Living on La Revolución in Cuba

I spent exactly one week in Cuba so I can’t claim to know it. What I will say is my own subjective experience in Cuba.

Che at the Plaza la Revolucion. Rosebell Kagumire photo

In Cuba, you will hear the about la revolución many times. I stayed in Habana, the capital for 3 days and it was quite a place that gives a historical experience but leaves you with a heavy heard.  In my homeland that I have traversed over the last five years, I have seen pain, suffering and poverty but I can say I have not seen Ugandans,  save for war affected north and Karamoja, line up for food.

Everything is fried and if you ever find beef then you know it is a miracle. The few cattle, I read somewhere, are owned by the government. Everything is rationed, communist style. For the ordinary Cubans is lining up whether it is at a bakery or ‘supermarket’, at a clothes store (which are not many) is the norm.  In Cuba I came to realise what food insecurity is all about.

Before I left, I had this well crafted romanticized view of what Habana would be like, the cigars, a Mojito, a Havana club and I never heard of the other side. There are few streets in old Habana and centro which are well polished for tourists, and then a few blocks, the reality of life here hits you. I was alone so I found asking myself many questions and having no answers. Questions about the dilapidated buildings, the sewage on almost every street, human waste not just on the streets but on the Capital building that is a major feature of the city. I had to face that yes, spitting is part of this country and you won’t move even five minutes without finding someone spitting on the street sometimes right in front of you.I was reminded of a story that goes around Kampalaa that Rwandan President ordered that you can’t spit on the streets in his country. While some say that’s a dictatorial sign having seen Habana streets, I say such a ban is ok.

For me some of these streets felt like being at some police post in Uganda with that stench of human waste that engulfs you on your first step.

The revolution is just what many Cubans reminisce about, dream about and live on. The revolution was indeed a great success but more than 50 years downs the road, when all those revolutionary figures are long dead and those surviving are in the evening of their lives, what’s in it for the current generations and generations to come. To have a government control everything you want to be, what you eat, whom to talk to and to seek permission move out of that country is absurd.

How long can you live on history or how much should history control you? When Fidel Castro decided to hand over power to his brother Raul Castro in 2009 , there was a hope that the younger Castro would bring some reforms but not much has been done. So the talk of revolution is a comfortable talk, you can hardly criticise the government here and evidence as the country has so many political dissents in jail.

One of the houses I stayed at was this 60 something old man who had fought in Angola and all we talked about was the need to fight America’s influence just like the Cubans have done.

I agreed to the fight but the fight against foreign control must be balanced by developing our own countries.
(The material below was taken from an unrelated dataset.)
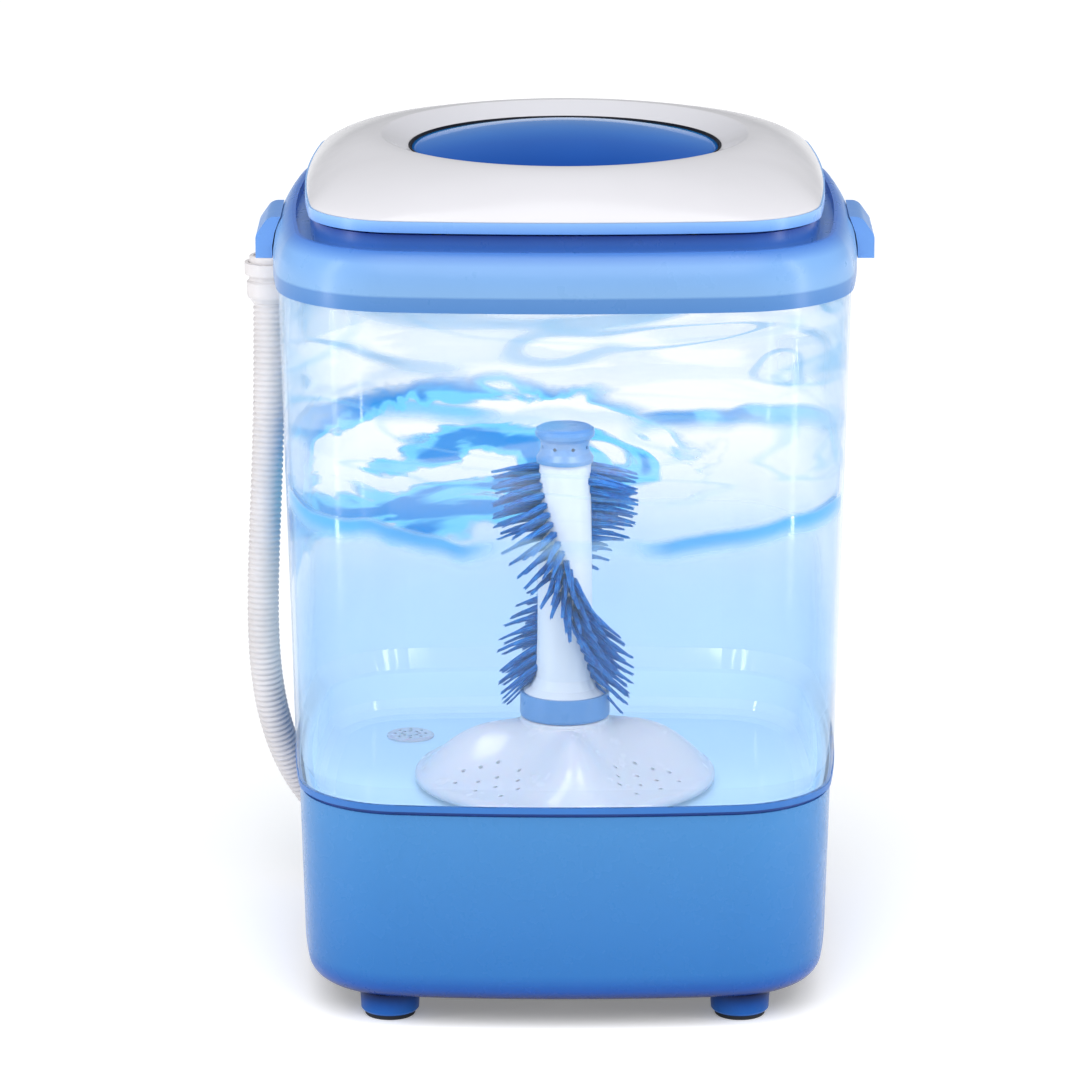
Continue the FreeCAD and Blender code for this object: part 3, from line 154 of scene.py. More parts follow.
def moulded(name, tones, roughness, grain=0.12, grain_size=0.0007, coat=0.0, mottle=0.05,
            along="Z", **constants):
    """Moulded plastic: a tone for each place along an axis, faint mottling from the melt, uneven
    gloss from handling, and the fine spark-eroded grain of the mould. Tones are (place, colour)."""
    made = bpy.data.materials.new(name)
    made.use_nodes = True
    tree = made.node_tree
    shader = tree.nodes["Principled BSDF"]
    where = node_in(tree, "ShaderNodeTexCoord").outputs["Object"]
    axes = node_in(tree, "ShaderNodeSeparateXYZ", {"Vector": where})
    low, high = tones[0][0], tones[-1][0]
    share = node_in(tree, "ShaderNodeMapRange", {
        "Value": axes.outputs[along], "From Min": low, "From Max": max(high, low + 0.001)})
    tone = node_in(tree, "ShaderNodeValToRGB", {"Fac": share.outputs["Result"]})
    ramp = tone.color_ramp
    while len(ramp.elements) < len(tones):
        ramp.elements.new(0.5)
    for element, (place, colour) in zip(ramp.elements, tones):
        element.position = (place - low) / max(high - low, 0.001)
        element.color = colour
    cloud = node_in(tree, "ShaderNodeTexNoise", {"Vector": where, "Scale": 26.0, "Detail": 4.0})
    lift = node_in(tree, "ShaderNodeMapRange", {
        "Value": cloud.outputs["Fac"], "From Min": 0.3, "From Max": 0.7,
        "To Min": 1 - mottle, "To Max": 1 + mottle})
    shaded = node_in(tree, "ShaderNodeHueSaturation", {
        "Color": tone.outputs["Color"], "Value": lift.outputs["Result"]})
    tree.links.new(shaded.outputs["Color"], shader.inputs["Base Color"])
    rub = node_in(tree, "ShaderNodeTexNoise", {"Vector": where, "Scale": 70.0, "Detail": 5.0})
    gloss = node_in(tree, "ShaderNodeMapRange", {
        "Value": rub.outputs["Fac"], "From Min": 0.3, "From Max": 0.7,
        "To Min": roughness * 0.86, "To Max": roughness * 1.14})
    tree.links.new(gloss.outputs["Result"], shader.inputs["Roughness"])
    spark = node_in(tree, "ShaderNodeTexNoise", {
        "Vector": where, "Scale": 1 / grain_size, "Detail": 2.0})
    bump = node_in(tree, "ShaderNodeBump", {
        "Strength": grain, "Distance": grain_size * 0.4, "Height": spark.outputs["Fac"]})
    tree.links.new(bump.outputs["Normal"], shader.inputs["Normal"])
    shader.inputs["Coat Weight"].default_value = coat
    shader.inputs["Coat Roughness"].default_value = 0.12
    for socket, value in constants.items():
        shader.inputs[socket.replace("_", " ")].default_value = value
    return made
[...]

To me the concentration on a foreign ‘enemy’ many times makes us forgot to question events in our own countries and that’s what makes us remain with only history to hold onto.
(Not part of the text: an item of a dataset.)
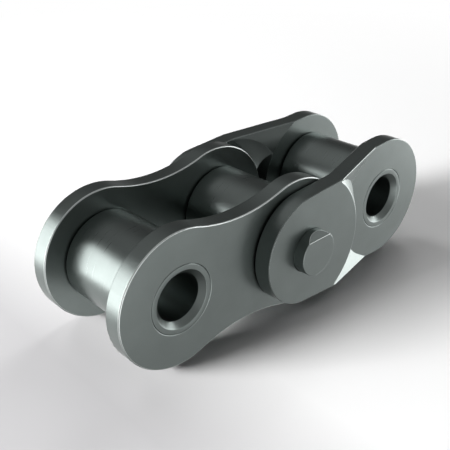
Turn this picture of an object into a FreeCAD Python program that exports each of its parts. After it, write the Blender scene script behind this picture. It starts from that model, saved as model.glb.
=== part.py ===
import FreeCAD, Part
import math
import os

# Offset chain link: a straight half, a cranked half, and the pin that joins them.
# Millimetres. X runs along the chain, Y across it, Z up. The origin is on the axis
# of the end bushing, midway between the plates.

# Chain sizes
PITCH = 25.4
INNER_WIDTH = 16.5
PLATE_T = 3.2
PIN_R = 3.96
PIN_END = 2.05
ROLLER_R = 8.05
BUSH_WALL = 1.85

# Plate outlines
LOBE_R = 11.8
WAIST_H = 9.75
WIDE_R = 10.0

# Crank of the offset plates: a ramp that follows the narrow end meets a wall about the pin
RAMP_RUN = 3.49
RAMP_END = 5.95
WALL_RUN = 1.1
WALL_SWELL = 0.35
FACE_R = 12.7

# Clearances
PIN_CLEAR = 0.09
ROLLER_CLEAR = 0.08
ROLLER_SIDE = 0.15
SIDE_GAP = 0.25
POCKET_CLEAR = 1.1
SEAT_CLEAR = 0.6

# Broken edges
EDGE = 0.12
HOLE_EDGE = 0.1
BORE_CHAMFER = 0.95
PIN_ROUND = 0.35
PIN_FLAT = 1.05
ROLLER_ROUND = 0.4

# Planes across the chain, measured from the middle
Y_IN = INNER_WIDTH / 2
Y_OUT = Y_IN + PLATE_T
Y_WIDE = Y_OUT + SIDE_GAP
Y_FACE = Y_WIDE + PLATE_T
Y_PIN = Y_FACE + PIN_END

# Radii of the turned pieces
BORE_R = PIN_R + PIN_CLEAR
BUSH_R = BORE_R + BUSH_WALL
ROLLER_BORE_R = BUSH_R + ROLLER_CLEAR

# The crank's circles
POCKET_R = LOBE_R + POCKET_CLEAR
SEAT_R = WIDE_R + SEAT_CLEAR

ALONG_Y = FreeCAD.Vector(0, 1, 0)


def at(x, z, y=0.0):
    return FreeCAD.Vector(x, y, z)


def rod(x, y0, y1, r):
    return Part.makeCylinder(r, y1 - y0, at(x, 0, y0), ALONG_Y)


def taper(x, y0, y1, r0, r1):
    return Part.makeCone(r0, r1, y1 - y0, at(x, 0, y0), ALONG_Y)


def slab(edges, y0, y1):
    face = Part.Face(Part.Wire(edges))
    face.translate(at(0, 0, y0))
    return face.extrude(at(0, 0, y1 - y0))


def arc_about(cx, cz, r, a0, a1):
    am = (a0 + a1) / 2
    points = []
    for a in (a0, am, a1):
        points.append(at(cx + r * math.cos(a), cz + r * math.sin(a)))
    return Part.Arc(points[0], points[1], points[2]).toShape()


def line(p, q):
    return Part.makeLine(at(p[0], p[1]), at(q[0], q[1]))


def turned(profile):
    # profile points are (y, r), turned about the Y axis through x = 0
    points = []
    for y, r in profile:
        points.append(at(r, 0, y))
    points.append(points[0])
    face = Part.Face(Part.makePolygon(points))
    return face.revolve(at(0, 0), ALONG_Y, 360)


def bored(plate, x, r, y0, y1):
    # a straight hole with a broken edge at both faces
    hole = rod(x, y0 - 1, y1 + 1, r)
    low = taper(x, y0, y0 + HOLE_EDGE, r + HOLE_EDGE, r)
    high = taper(x, y1 - HOLE_EDGE, y1, r, r + HOLE_EDGE)
    return plate.cut(hole.fuse([low, high]))


def on_side(face):
    # true for the faces a plate is blanked with, square to its flat faces
    u0, u1, v0, v1 = face.ParameterRange
    n = face.normalAt((u0 + u1) / 2, (v0 + v1) / 2)
    if abs(n.y) > 0.01:
        return False
    if isinstance(face.Surface, Part.Plane):
        return abs(n.z) > 0.5
    middle_x = face.CenterOfMass.x
    return middle_x < PITCH or middle_x > 2 * PITCH


def rims(plate, y):
    # outline edges lying in the flat face at this y
    found = []
    for edge in side_edges(plate):
        box = edge.BoundBox
        if abs(box.YMin - y) < 0.01 and abs(box.YMax - y) < 0.01:
            found.append(edge)
    return found


def slopes(plate, y0, y1):
    # outline edges climbing through the crank between these two faces
    found = []
    for edge in side_edges(plate):
        box = edge.BoundBox
        if box.YMin > y0 - 0.5 and box.YMax < y1 + 0.5 and box.YMax - box.YMin > 1:
            found.append(edge)
    return found


def side_edges(plate):
    # edges that one blanked side face shares with some other kind of face
    sides = []
    for face in plate.Faces:
        if on_side(face):
            sides.extend(face.Edges)
    found = []
    for edge in sides:
        if sum(1 for other in sides if edge.isSame(other)) == 1:
            found.append(edge)
    return found


# Figure-eight inner plate
def inner_plate():
    waist_r = (PITCH ** 2 / 4 + WAIST_H ** 2 - LOBE_R ** 2) / (2 * (LOBE_R - WAIST_H))
    mid = PITCH / 2
    high = WAIST_H + waist_r
    a = math.atan2(high, mid)
    edges = [
        arc_about(0, 0, LOBE_R, a, 2 * math.pi - a),
        arc_about(mid, -high, waist_r, math.pi - a, a),
        arc_about(PITCH, 0, LOBE_R, a - math.pi, math.pi - a),
        arc_about(mid, high, waist_r, -a, a - math.pi),
    ]
    plate = slab(edges, Y_IN, Y_OUT)
    for y in (Y_IN, Y_OUT):
        plate = plate.makeChamfer(EDGE, rims(plate, y))
    plate = bored(plate, 0, BUSH_R, Y_IN, Y_OUT)
    return bored(plate, PITCH, BUSH_R, Y_IN, Y_OUT)


# Ground plan of the narrow end, its arc running on straight past the outline, swept from
# y0 to y1 while it drifts back along the chain
def narrow_plan(y0, y1, drift):
    x = 2 * PITCH - RAMP_END
    z = math.sqrt(LOBE_R ** 2 - RAMP_END ** 2)
    a = math.pi - math.atan2(z, RAMP_END)
    high = 2 * LOBE_R
    out = x + (high - z) * z / RAMP_END
    far = 4 * PITCH
    edges = [
        arc_about(2 * PITCH, 0, LOBE_R, a, 2 * math.pi - a),
        line((x, -z), (out, -high)),
        line((out, -high), (far, -high)),
        line((far, -high), (far, high)),
        line((far, high), (out, high)),
        line((out, high), (x, z)),
    ]
    face = Part.Face(Part.Wire(edges))
    face.translate(at(0, 0, y0))
    return face.extrude(at(-drift, 0, y1 - y0))


# Dish about the pin axis, with a hollow wall
def dish(wall):
    rim = at(POCKET_R + wall, 0, Y_IN)
    foot = at(POCKET_R, 0, Y_WIDE)
    bulge = at(POCKET_R + wall / 2 + WALL_SWELL, 0, (Y_IN + Y_WIDE) / 2 + WALL_SWELL)
    low = at(0, 0, Y_IN)
    high = at(0, 0, Y_WIDE)
    edges = [
        Part.makeLine(low, rim),
        Part.Arc(rim, bulge, foot).toShape(),
        Part.makeLine(foot, high),
        Part.makeLine(high, low),
    ]
    piece = Part.Face(Part.Wire(edges)).revolve(at(0, 0), ALONG_Y, 360)
    piece.translate(at(PITCH, 0))
    return piece


# Cranked offset plate: wide end outside the inner plate, narrow end in line with it
def offset_plate():
    lean = math.asin((LOBE_R - WIDE_R) / PITCH)
    a = math.pi / 2 + lean
    wide_x = PITCH + WIDE_R * math.cos(a)
    wide_z = WIDE_R * math.sin(a)
    narrow_x = 2 * PITCH + LOBE_R * math.cos(a)
    narrow_z = LOBE_R * math.sin(a)
    edges = [
        arc_about(PITCH, 0, WIDE_R, a, 2 * math.pi - a),
        line((wide_x, -wide_z), (narrow_x, -narrow_z)),
        arc_about(2 * PITCH, 0, LOBE_R, -a, a),
        line((narrow_x, narrow_z), (wide_x, wide_z)),
    ]
    blank = slab(edges, Y_IN, Y_FACE)
    step = Y_WIDE - Y_IN
    ramp = step * RAMP_RUN
    wall = step * WALL_RUN

    # both sides ramp down from the narrow end, the outer one round the raised wide end
    below = Part.makeBox(4 * PITCH, step, 4 * PITCH, at(-PITCH, -2 * PITCH, Y_IN))
    recess = narrow_plan(Y_OUT, Y_FACE, ramp)
    recess = recess.cut(taper(PITCH, Y_OUT, Y_FACE, FACE_R + wall, FACE_R))
    plate = blank.cut(below.cut(narrow_plan(Y_IN, Y_WIDE, ramp))).cut(recess)
    for wide, narrow in ((Y_FACE, Y_OUT), (Y_WIDE, Y_IN)):
        plate = plate.makeChamfer(EDGE, rims(plate, wide))
        plate = plate.makeChamfer(EDGE, rims(plate, narrow))
        plate = plate.makeChamfer(EDGE, slopes(plate, narrow, wide))

    # a dish in which this link's inner plate turns, and a seat for the next link's wide end
    hollow = dish(wall).cut(narrow_plan(Y_IN, Y_WIDE, 0))
    hollow = hollow.fuse(rod(PITCH, Y_IN, Y_WIDE, POCKET_R))
    seat = rod(2 * PITCH, Y_OUT, Y_FACE, SEAT_R)
    plate = plate.cut(hollow).cut(seat).removeSplitter()
    plate = bored(plate, PITCH, PIN_R, Y_WIDE, Y_FACE)
    return bored(plate, 2 * PITCH, BUSH_R, Y_IN, Y_OUT)


# Bushing, flush with the outer faces of its plates
def bushing(x):
    c = BORE_CHAMFER
    e = HOLE_EDGE
    profile = [
        (-Y_OUT, BORE_R + c),
        (-Y_OUT, BUSH_R - e),
        (-Y_OUT + e, BUSH_R),
        (Y_OUT - e, BUSH_R),
        (Y_OUT, BUSH_R - e),
        (Y_OUT, BORE_R + c),
        (Y_OUT - c, BORE_R),
        (-Y_OUT + c, BORE_R),
    ]
    piece = turned(profile)
    piece.translate(at(x, 0))
    return piece


# Roller, free on its bushing between the plates
def roller(x):
    half = Y_IN - ROLLER_SIDE
    piece = rod(0, -half, half, ROLLER_R)
    piece = piece.makeFillet(ROLLER_ROUND, circles(piece, ROLLER_R))
    piece = piece.cut(rod(0, -half - 1, half + 1, ROLLER_BORE_R))
    piece = piece.makeChamfer(HOLE_EDGE, circles(piece, ROLLER_BORE_R))
    piece.translate(at(x, 0))
    return piece


def circles(shape, r):
    found = []
    for edge in shape.Edges:
        if isinstance(edge.Curve, Part.Circle) and abs(edge.Curve.Radius - r) < 0.001:
            found.append(edge)
    return found


# Pin, pressed into both wide ends, with a slanting flat on its near end
def pin():
    piece = rod(PITCH, -Y_PIN, Y_PIN, PIN_R)
    piece = piece.makeFillet(PIN_ROUND, circles(piece, PIN_R))
    top = PIN_R + 0.001
    corner = [
        at(0, top - PIN_FLAT, -Y_PIN - 0.001),
        at(0, top + PIN_FLAT, -Y_PIN - 0.001),
        at(0, top + PIN_FLAT, -Y_PIN + 2 * PIN_FLAT),
    ]
    wedge = Part.Face(Part.makePolygon(corner + corner[:1]))
    wedge.translate(at(PITCH - 2 * PIN_R, 0))
    return piece.cut(wedge.extrude(at(4 * PIN_R, 0)))


os.makedirs("parts", exist_ok=True)
middle = FreeCAD.Vector(0, 0, 0)
straight = inner_plate()
cranked = offset_plate()
pieces = {
    "inner_plate_near": straight.mirror(middle, ALONG_Y),
    "inner_plate_far": straight,
    "bushing_end": bushing(0),
    "bushing_middle": bushing(PITCH),
    "roller_end": roller(0),
    "roller_middle": roller(PITCH),
    "offset_plate_near": cranked.mirror(middle, ALONG_Y),
    "offset_plate_far": cranked,
    "bushing_offset": bushing(2 * PITCH),
    "roller_offset": roller(2 * PITCH),
    "pin": pin(),
}
for name, shape in pieces.items():
    print(name, shape.isValid(), len(shape.Solids), round(shape.Volume, 1))
    shape.exportStep("parts/" + name + ".step")
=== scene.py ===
import bpy
import bmesh
import math
from mathutils import Matrix, Vector


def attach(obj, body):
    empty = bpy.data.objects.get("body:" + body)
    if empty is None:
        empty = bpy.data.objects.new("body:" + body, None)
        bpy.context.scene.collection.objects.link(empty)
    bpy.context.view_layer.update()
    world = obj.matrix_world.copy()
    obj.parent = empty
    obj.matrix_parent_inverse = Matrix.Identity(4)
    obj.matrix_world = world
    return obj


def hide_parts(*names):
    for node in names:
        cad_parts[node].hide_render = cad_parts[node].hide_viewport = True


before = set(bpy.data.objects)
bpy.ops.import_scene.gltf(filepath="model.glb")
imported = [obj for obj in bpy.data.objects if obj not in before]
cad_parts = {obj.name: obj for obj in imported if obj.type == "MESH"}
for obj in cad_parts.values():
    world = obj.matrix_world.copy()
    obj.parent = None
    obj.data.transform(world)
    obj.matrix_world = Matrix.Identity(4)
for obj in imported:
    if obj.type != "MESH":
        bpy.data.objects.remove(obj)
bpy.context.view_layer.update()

MM = 0.001

# Sizes shared with the solids
PITCH = 25.4
INNER_WIDTH = 16.5
PLATE_T = 3.2
SIDE_GAP = 0.25
PIN_R = 3.96
PIN_END = 2.05
BORE_R = 4.05
BUSH_R = 5.9
ROLLER_R = 8.05
ROLLER_BORE_R = 5.98
ROLLER_SIDE = 0.15
BORE_CHAMFER = 0.95
HOLE_EDGE = 0.1
ROLLER_ROUND = 0.4
PIN_ROUND = 0.35
PIN_FLAT = 1.05
FACE_R = 12.7
FLOOR_Z = -11.8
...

The poverty right in the heart of the capital made me wonder whether countries like US have a clue about who bears the burden of their fights to isolate countries like Cuba.  I only  saw the isolation of a people and my trip was abit depressing on one part. Alcohol and tobacco are the only cheap things here.

Well I saved the best experiences for last. Habana is about museums and history, out of Habana  great scenery, tobacco fields and sugarcane plantations, I ventured out to the colonial town of Trinidad which is very beautiful with good beaches close by. Coming from Uganda I am mesmerized by the ocean beauty.

Capitolio building in Habana

The I visited the Che Momument in Santa Clara where his remains are buried and where all the stuff he used, knives, guns, radios are. Che here is a demigod whom I gladly ‘worshipped’. He made a big impact in Latin America and the world and this is seen in his work in the Congo where he worked with charismatic Patrice Lumumba. His pictures from Congo hang in the museum and there’s a street in this little Che town called Lumumba which excited me becuase in Kampala there’s Lumumba avenue .

The whole of Cuba is living history from all continents. From Spanish colonial influence to heavy African culture so I was more than glad to expereince the African culture that survived slavery and evolved over centuries. The Afro-Cuban dances are amazing and I was many times thought to be Cuban. Well I may be way far lacking in nationalism but I say  Hasta la Victoria Siempre if that victory is about people getting to live in a more dignified way. And i hope Cuba will take steps in better direction.